It’s almost inevitable now that the build-up to a Test series involving Australia will heavily feature Steven Smith and the challenge of bowling to him. Smith has himself spoken of the possibility that India will look to bowl persistently short at him – a method that brought Neil Wagner success when New Zealand toured Australia in 2019-20 – but Sachin Tendulkar has suggested a different approach.
Tendulkar wants India’s fast bowlers to bowl in the fifth-stump channel to Smith, shifting to that wider line to account for his pronounced shuffle across his stumps.

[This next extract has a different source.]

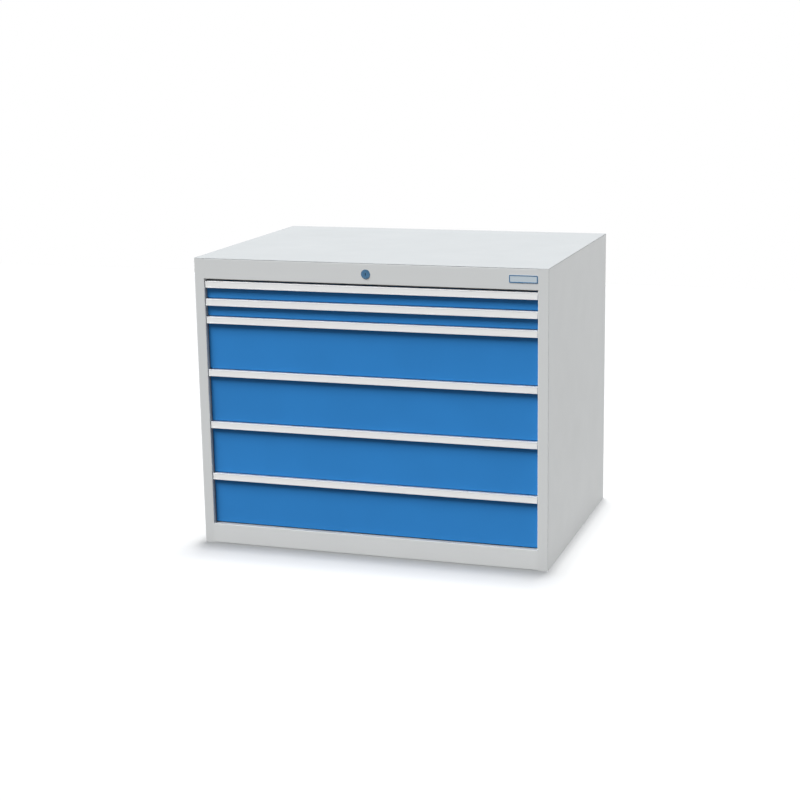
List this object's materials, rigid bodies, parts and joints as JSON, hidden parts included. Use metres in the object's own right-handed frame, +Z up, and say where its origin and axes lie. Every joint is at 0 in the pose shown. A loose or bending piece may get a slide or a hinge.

“Smith’s technique is unconventional… Normally, we tell a bowler in Test matches to bowl on and around off stump or maybe fourth-stump line,” Tendulkar told PTI. “But for Smith, because he shuffles, maybe that line moves further away [from off stump] by four to five inches.
“One has to aim between [an imaginary] fourth and fifth stump for Steve to nick one. It’s just a mental adjustment of line, more than anything else.
“Smith, I read, said he is ready for the short-pitched stuff… probably he is expecting bowlers to be aggressive up front with him. But I think he needs to be tested on and around that off-stump channel. Keep him on [the] back foot and induce that early mistake.”
The first Test in Adelaide will be a pink-ball, day-night game. The change in conditions around twilight could make the timing of declarations crucial, Tendulkar said.
“Probably due to difference in timing, you have to score those quick runs in the first session of the day which is afternoon, when the pitch will be flat. The pink ball starts seaming around in twilight and that’s the ideal time to bowl,” Tendulkar said. “So pacing the innings and the timing of declaration becomes very critical. Suppose you have a decent score on board and you are eight down at the sunset, you should declare rather than going for an extra 20 runs.
“Put the opposition in during that twilight hour and take two to three wickets straight up. That will be more valuable than those 20 runs.”
Tendulkar contended that the help for the new ball during twilight – observed in a number of pink-ball Tests that have taken place so far – was probably due to the grass on the pitch cooling down, before another change in conditions caused by the onset of dew.
“Get the top order out when the grass cover on the pitch is cool but not wet,” Tendulkar said. “If the grass is cool then there will be seam movement but if it’s wet, then it will go straight and just skid through the surface.
“Once the outfield gets wet and if some dew is on offer, then it will be easy for batsmen.”
Over the last few years, India’s bowling attack has been able to consistently bowl oppositions out in Test matches abroad. But in Australia, Tendulkar said it would also be crucial for India to have holding bowlers to build pressure by keeping the scoring down.
“As I have always said, we have one of the best and most balanced bowling attacks India has ever had. Eventually, you have to pick 20 wickets to win Test matches. But 20 wickets shouldn’t be too expensive either.
“… along with our attacking bowlers, we should also identify bowlers who can hold one end up on unresponsive pitches, bowl those continuous maiden overs to build the pressure.”